» WHAT YOU ARE ASKED TO DO:
Repeat the whole of the data, keeping every detail the same.

Object modeling scripts:
§

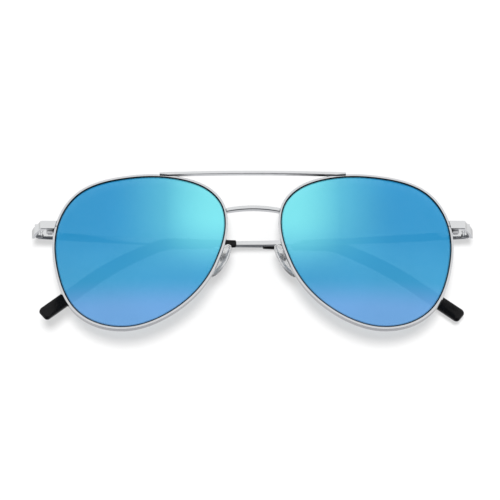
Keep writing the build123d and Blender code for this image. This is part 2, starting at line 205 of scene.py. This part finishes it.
def polished_metal(name, colour, rough_low, rough_high, edge, painted_shade_from=0.6):
    """Plated metal: dull patches, polishing haze, soft edges, and shade painted into its colour in
    corners and along silhouettes.
    """
    made, tree = material(name)
    haze = noise(tree, 260, 4, 0.6)
    scratch = noise(tree, 900, 2, 0.5, (1, 6, 1))
    patch = noise(tree, 60, 2)
    worn = [channel * SILVER_WEAR for channel in colour]
    tint = mix_colour(tree, patch, (*worn, 1), (*colour, 1))
    rough = remap(tree, haze, 0.3, 0.7, rough_low, rough_high)
    rounded = add(tree, "ShaderNodeBevel", {"samples": 6}, {"Radius": edge})
    # Painted shade: the colour darkens where the surface turns from view and in tight corners.
    if painted_shade_from:
        turned = add(tree, "ShaderNodeLayerWeight", inputs={"Blend": 0.5}).outputs["Facing"]
        edge_shade = remap(tree, turned, painted_shade_from, 0.93, 1.0, 0.22)
        crevice = remap(tree, open_sky(tree, CORNER_SHADE_REACH), 0.15, 0.75, 0.12, 1.0)
        tint = dimmed(tree, tint, maths(tree, "MULTIPLY", edge_shade, crevice))
    bump = add(tree, "ShaderNodeBump", inputs={
        "Strength": 0.06, "Distance": 0.02 * MM, "Height": scratch, "Normal": rounded.outputs[0]})
    finish_surface(tree, add(tree, "ShaderNodeBsdfPrincipled", inputs={
        "Base Color": tint, "Metallic": 1.0, "Roughness": rough, "Normal": bump.outputs[0]}))
    return made


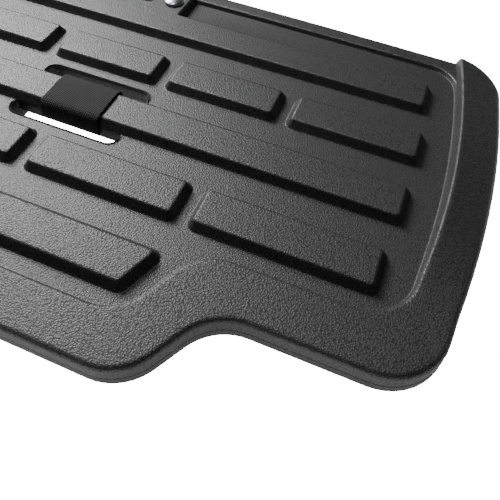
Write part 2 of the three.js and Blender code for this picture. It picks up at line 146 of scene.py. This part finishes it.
def object_place(tree, scale=1.0):
    place = Line.node(tree, "ShaderNodeTexCoord", output=3)
    return Line.node(tree, "ShaderNodeVectorMath", {"operation": "SCALE"}, {0: place, "Scale": scale})


def speckle(tree, place, scale, detail):
    """A noise in real metres that breaks up a surface."""
    return Line.node(tree, "ShaderNodeTexNoise", None, {"Vector": place, "Scale": scale, "Detail": detail})


def tinted(tree, stops, line):
    """A colour between two stops, picked by a line."""
    return Line.node(tree, "ShaderNodeValToRGB", {"stops": stops}, {0: line})


def raised(tree, line, strength, lift):
    """A bump that lifts the surface by a line."""
    return Line.node(tree, "ShaderNodeBump", None, {"Height": line, "Strength": strength, "Distance": lift})


def table_top(name, height, glow):
    """A broad white glowing sheet, as a light table is."""
    edge = 6.0
    mesh = bpy.data.meshes.new(name)
    sheet_corners = [(x * edge, y * edge, height) for x, y in ((-1, -1), (1, -1), (1, 1), (-1, 1))]
    mesh.from_pydata(sheet_corners, [], [(0, 1, 2, 3)])
    sheet = bpy.data.objects.new(name, mesh)
    bpy.context.scene.collection.objects.link(sheet)
    paint, tree, shader = new_material(name + "_white", Roughness=0.9, Emission_Strength=glow)
    mottle = Line.node(tree, "ShaderNodeTexNoise", None, {"Vector": object_place(tree, 2.0), "Scale": 1.5})
    white = tinted(tree, [(0.3, (0.97,) * 3), (0.7, (1.0,) * 3)], mottle)
    feed(tree, shader, Base_Color=white, Emission_Color=white)
    mesh.materials.append(paint)
    return sheet


backdrop = table_top("backdrop", -0.0006, 16.0)
backdrop.visible_diffuse = backdrop.visible_glossy = backdrop.visible_shadow = False
table = table_top("table", -0.0003, 0.55)
table.visible_camera = False

# ---------------------------------------------------------------------------------------------------
# Top shell: black polypropylene, moulded in one piece with its treads, rim and side lips. The tool's
# etched face leaves a fine leather grain, and every edge has the soft round that moulding gives.
# ---------------------------------------------------------------------------------------------------
mm = 0.001
shell_low, shell_high = (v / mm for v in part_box("deck_top_shell"))
strap_low, strap_high = (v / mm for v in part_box("pull_strap"))
middle_y = (strap_low.y + strap_high.y) / 2
half_width = shell_high.x
rear_y = shell_high.y - middle_y
tongue_y = shell_low.y - middle_y
lip_rise, field_depth = 7.5, 3.5
rim_z = shell_high.z - lip_rise
field_z = rim_z - field_depth
seam_z = shell_low.z
wing_y = -108.4
shell_wall = 2.5
edge_round = 3.4
row_pitch, rib_width = 50.8, 31.0


def rounded_outline(corners, inset=0.0, steps=10):
    """Points of an anticlockwise outline (x, y, radius) with its sides moved in and its corners rounded."""
    sides = []
    for (x0, y0, _), (x1, y1, _) in zip(corners, corners[1:] + corners[:1]):
        along = Vector((x1 - x0, y1 - y0)).normalized()
        inward = Vector((-along.y, along.x))
        sides.append((along, inward, Vector((x0, y0)) + inward * inset))
    points = []
    for i, (_, _, radius) in enumerate(corners):
        (along, inward, base), (after, _, after_base) = sides[i - 1], sides[i]
        cross = along.x * after.y - along.y * after.x
        gap = after_base - base
        tip = base + along * ((gap.x * after.y - gap.y * after.x) / cross)
        if not radius:
            points.append(tip)
            continue
        side = math.copysign(1, cross)
        radius = max(radius - side * inset, 0.3)
        bend = math.atan2(cross, along.dot(after))
        start = tip - along * radius * math.tan(abs(bend) / 2)
        centre = start + inward * side * radius
        spoke = start - centre
        for k in range(steps + 1):
            turned = Matrix.Rotation(bend * k / steps, 2) @ spoke
            points.append(centre + turned)
    return np.array([tuple(p) for p in points])


def mirrored(right_side):
    return right_side + [(-x, y, r) for x, y, r in reversed(right_side)]


def bowed(half, bow, middle, y):
    return half - bow * (y - middle) ** 2


def side_x(y):
    return bowed(half_width, 7.6e-4, 45, y)


def field_x(y):
    return bowed(252.8, 7.8e-4, 27, y)


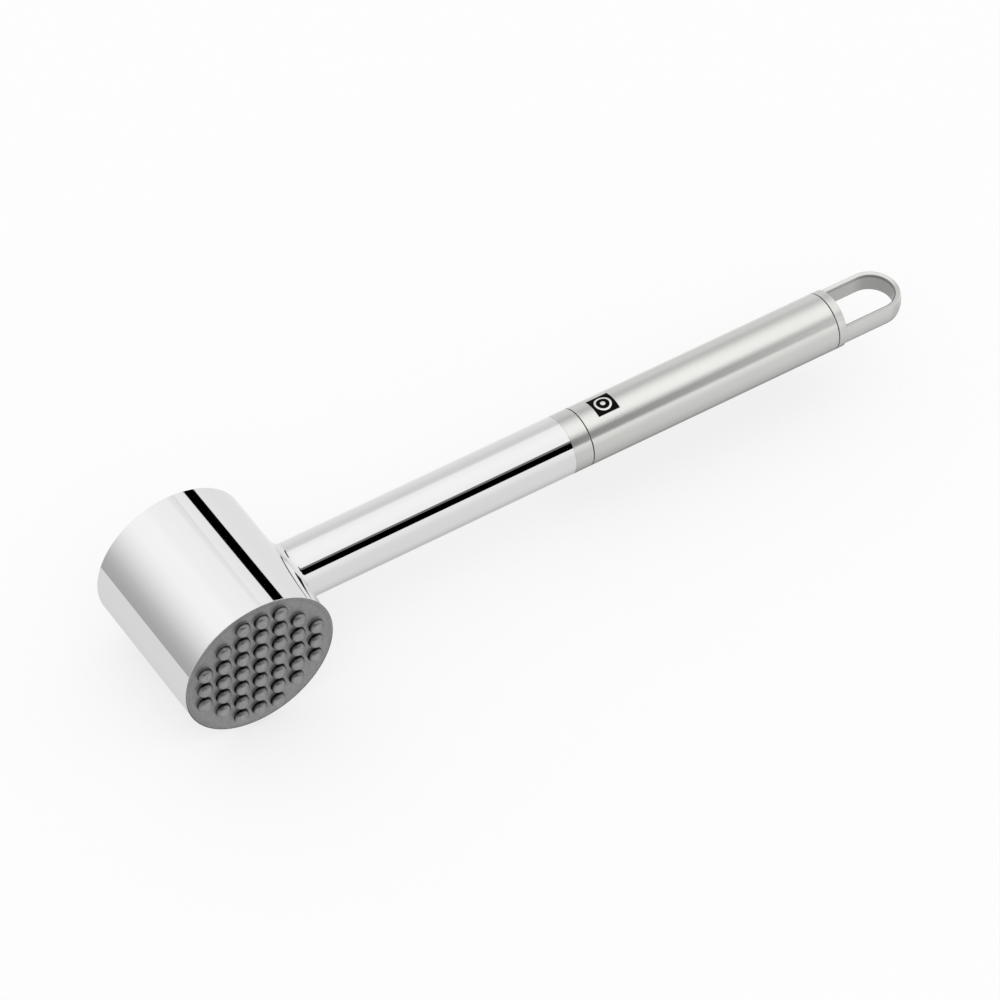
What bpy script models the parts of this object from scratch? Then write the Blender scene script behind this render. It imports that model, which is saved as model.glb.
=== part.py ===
"""A stainless steel meat mallet: a round head with a studded and a smooth striking face, and a round handle
with a hanging slot. The origin is the centre of the smooth face, +X runs along the handle to its tail, +Y
points out of the smooth face and +Z is up."""

import math

import bmesh
import bpy
from mathutils import Vector

MM = 0.001

# Round pieces: how many flat sides stand for a circle.
HEAD_SEGMENTS = 60
HANDLE_SEGMENTS = 40
STUD_SEGMENTS = 12
SMALL_SEGMENTS = 20

# Clearances between pieces that fit into or rest against each other.
FIT_GAP = 0.05 * MM
END_GAP = 0.05 * MM

# Head, measured along its own axis from the smooth face (0) to the studded face.
HEAD_RADIUS = 25.0 * MM
HEAD_LENGTH = 50.5 * MM
SLEEVE_WALL = 1.3 * MM
SLEEVE_CHAMFER = 0.2 * MM
FACE_THICKNESS = 6.0 * MM
FACE_CHAMFER = 0.2 * MM
FACE_SCREW_RADIUS = 3.0 * MM
FACE_SCREW_IN_DISC = 3.5 * MM
FACE_SCREW_IN_CORE = 10.0 * MM
SCREW_SOCKET_RADIUS = 1.7 * MM
SCREW_SOCKET_DEPTH = 3.0 * MM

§

» TASK RESULT:
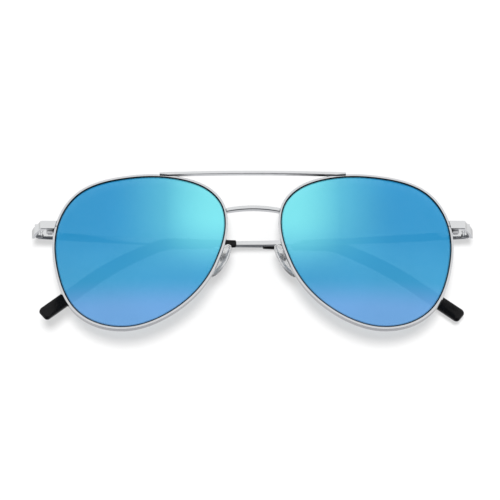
Keep writing the build123d and Blender code for this image. This is part 2, starting at line 205 of scene.py. This part finishes it.
def polished_metal(name, colour, rough_low, rough_high, edge, painted_shade_from=0.6):
    """Plated metal: dull patches, polishing haze, soft edges, and shade painted into its colour in
    corners and along silhouettes.
    """
    made, tree = material(name)
    haze = noise(tree, 260, 4, 0.6)
    scratch = noise(tree, 900, 2, 0.5, (1, 6, 1))
    patch = noise(tree, 60, 2)
    worn = [channel * SILVER_WEAR for channel in colour]
    tint = mix_colour(tree, patch, (*worn, 1), (*colour, 1))
    rough = remap(tree, haze, 0.3, 0.7, rough_low, rough_high)
    rounded = add(tree, "ShaderNodeBevel", {"samples": 6}, {"Radius": edge})
    # Painted shade: the colour darkens where the surface turns from view and in tight corners.
    if painted_shade_from:
        turned = add(tree, "ShaderNodeLayerWeight", inputs={"Blend": 0.5}).outputs["Facing"]
        edge_shade = remap(tree, turned, painted_shade_from, 0.93, 1.0, 0.22)
        crevice = remap(tree, open_sky(tree, CORNER_SHADE_REACH), 0.15, 0.75, 0.12, 1.0)
        tint = dimmed(tree, tint, maths(tree, "MULTIPLY", edge_shade, crevice))
    bump = add(tree, "ShaderNodeBump", inputs={
        "Strength": 0.06, "Distance": 0.02 * MM, "Height": scratch, "Normal": rounded.outputs[0]})
    finish_surface(tree, add(tree, "ShaderNodeBsdfPrincipled", inputs={
        "Base Color": tint, "Metallic": 1.0, "Roughness": rough, "Normal": bump.outputs[0]}))
    return made


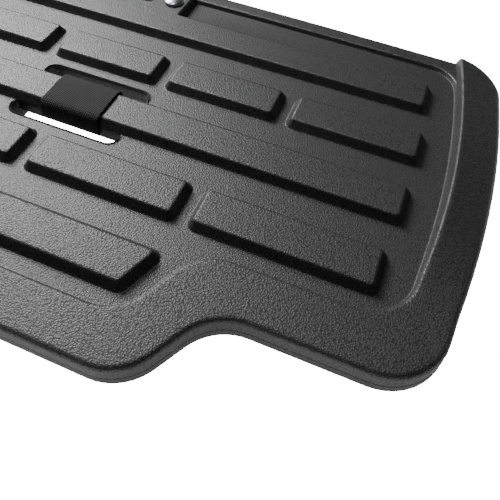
Write part 2 of the three.js and Blender code for this picture. It picks up at line 146 of scene.py. This part finishes it.
def object_place(tree, scale=1.0):
    place = Line.node(tree, "ShaderNodeTexCoord", output=3)
    return Line.node(tree, "ShaderNodeVectorMath", {"operation": "SCALE"}, {0: place, "Scale": scale})


def speckle(tree, place, scale, detail):
    """A noise in real metres that breaks up a surface."""
    return Line.node(tree, "ShaderNodeTexNoise", None, {"Vector": place, "Scale": scale, "Detail": detail})


def tinted(tree, stops, line):
    """A colour between two stops, picked by a line."""
    return Line.node(tree, "ShaderNodeValToRGB", {"stops": stops}, {0: line})


def raised(tree, line, strength, lift):
    """A bump that lifts the surface by a line."""
    return Line.node(tree, "ShaderNodeBump", None, {"Height": line, "Strength": strength, "Distance": lift})


def table_top(name, height, glow):
    """A broad white glowing sheet, as a light table is."""
    edge = 6.0
    mesh = bpy.data.meshes.new(name)
    sheet_corners = [(x * edge, y * edge, height) for x, y in ((-1, -1), (1, -1), (1, 1), (-1, 1))]
    mesh.from_pydata(sheet_corners, [], [(0, 1, 2, 3)])
    sheet = bpy.data.objects.new(name, mesh)
    bpy.context.scene.collection.objects.link(sheet)
    paint, tree, shader = new_material(name + "_white", Roughness=0.9, Emission_Strength=glow)
    mottle = Line.node(tree, "ShaderNodeTexNoise", None, {"Vector": object_place(tree, 2.0), "Scale": 1.5})
    white = tinted(tree, [(0.3, (0.97,) * 3), (0.7, (1.0,) * 3)], mottle)
    feed(tree, shader, Base_Color=white, Emission_Color=white)
    mesh.materials.append(paint)
    return sheet


backdrop = table_top("backdrop", -0.0006, 16.0)
backdrop.visible_diffuse = backdrop.visible_glossy = backdrop.visible_shadow = False
table = table_top("table", -0.0003, 0.55)
table.visible_camera = False

# ---------------------------------------------------------------------------------------------------
# Top shell: black polypropylene, moulded in one piece with its treads, rim and side lips. The tool's
# etched face leaves a fine leather grain, and every edge has the soft round that moulding gives.
# ---------------------------------------------------------------------------------------------------
mm = 0.001
shell_low, shell_high = (v / mm for v in part_box("deck_top_shell"))
strap_low, strap_high = (v / mm for v in part_box("pull_strap"))
middle_y = (strap_low.y + strap_high.y) / 2
half_width = shell_high.x
rear_y = shell_high.y - middle_y
tongue_y = shell_low.y - middle_y
lip_rise, field_depth = 7.5, 3.5
rim_z = shell_high.z - lip_rise
field_z = rim_z - field_depth
seam_z = shell_low.z
wing_y = -108.4
shell_wall = 2.5
edge_round = 3.4
row_pitch, rib_width = 50.8, 31.0


def rounded_outline(corners, inset=0.0, steps=10):
    """Points of an anticlockwise outline (x, y, radius) with its sides moved in and its corners rounded."""
    sides = []
    for (x0, y0, _), (x1, y1, _) in zip(corners, corners[1:] + corners[:1]):
        along = Vector((x1 - x0, y1 - y0)).normalized()
        inward = Vector((-along.y, along.x))
        sides.append((along, inward, Vector((x0, y0)) + inward * inset))
    points = []
    for i, (_, _, radius) in enumerate(corners):
        (along, inward, base), (after, _, after_base) = sides[i - 1], sides[i]
        cross = along.x * after.y - along.y * after.x
        gap = after_base - base
        tip = base + along * ((gap.x * after.y - gap.y * after.x) / cross)
        if not radius:
            points.append(tip)
            continue
        side = math.copysign(1, cross)
        radius = max(radius - side * inset, 0.3)
        bend = math.atan2(cross, along.dot(after))
        start = tip - along * radius * math.tan(abs(bend) / 2)
        centre = start + inward * side * radius
        spoke = start - centre
        for k in range(steps + 1):
            turned = Matrix.Rotation(bend * k / steps, 2) @ spoke
            points.append(centre + turned)
    return np.array([tuple(p) for p in points])


def mirrored(right_side):
    return right_side + [(-x, y, r) for x, y, r in reversed(right_side)]


def bowed(half, bow, middle, y):
    return half - bow * (y - middle) ** 2


def side_x(y):
    return bowed(half_width, 7.6e-4, 45, y)


def field_x(y):
    return bowed(252.8, 7.8e-4, 27, y)


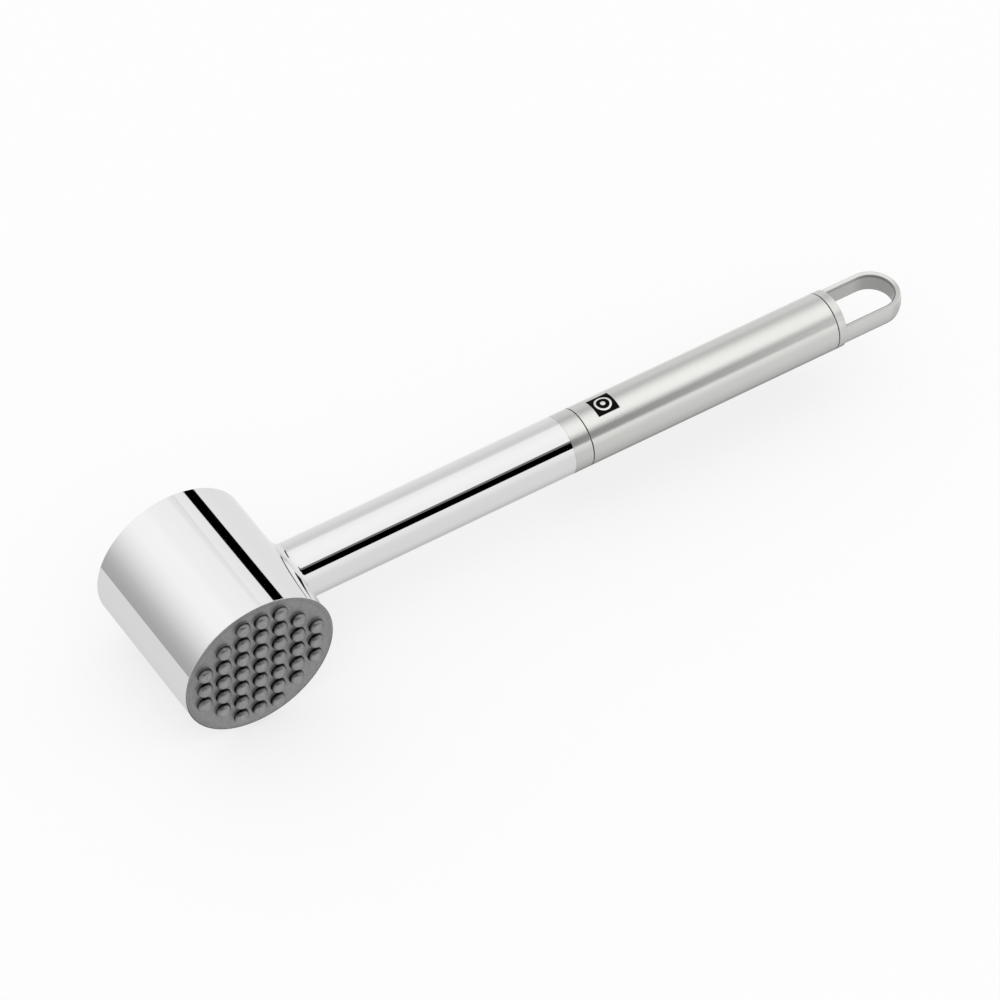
What bpy script models the parts of this object from scratch? Then write the Blender scene script behind this render. It imports that model, which is saved as model.glb.
=== part.py ===
"""A stainless steel meat mallet: a round head with a studded and a smooth striking face, and a round handle
with a hanging slot. The origin is the centre of the smooth face, +X runs along the handle to its tail, +Y
points out of the smooth face and +Z is up."""

import math

import bmesh
import bpy
from mathutils import Vector

MM = 0.001

# Round pieces: how many flat sides stand for a circle.
HEAD_SEGMENTS = 60
HANDLE_SEGMENTS = 40
STUD_SEGMENTS = 12
SMALL_SEGMENTS = 20

# Clearances between pieces that fit into or rest against each other.
FIT_GAP = 0.05 * MM
END_GAP = 0.05 * MM

# Head, measured along its own axis from the smooth face (0) to the studded face.
HEAD_RADIUS = 25.0 * MM
HEAD_LENGTH = 50.5 * MM
SLEEVE_WALL = 1.3 * MM
SLEEVE_CHAMFER = 0.2 * MM
FACE_THICKNESS = 6.0 * MM
FACE_CHAMFER = 0.2 * MM
FACE_SCREW_RADIUS = 3.0 * MM
FACE_SCREW_IN_DISC = 3.5 * MM
FACE_SCREW_IN_CORE = 10.0 * MM
SCREW_SOCKET_RADIUS = 1.7 * MM
SCREW_SOCKET_DEPTH = 3.0 * MM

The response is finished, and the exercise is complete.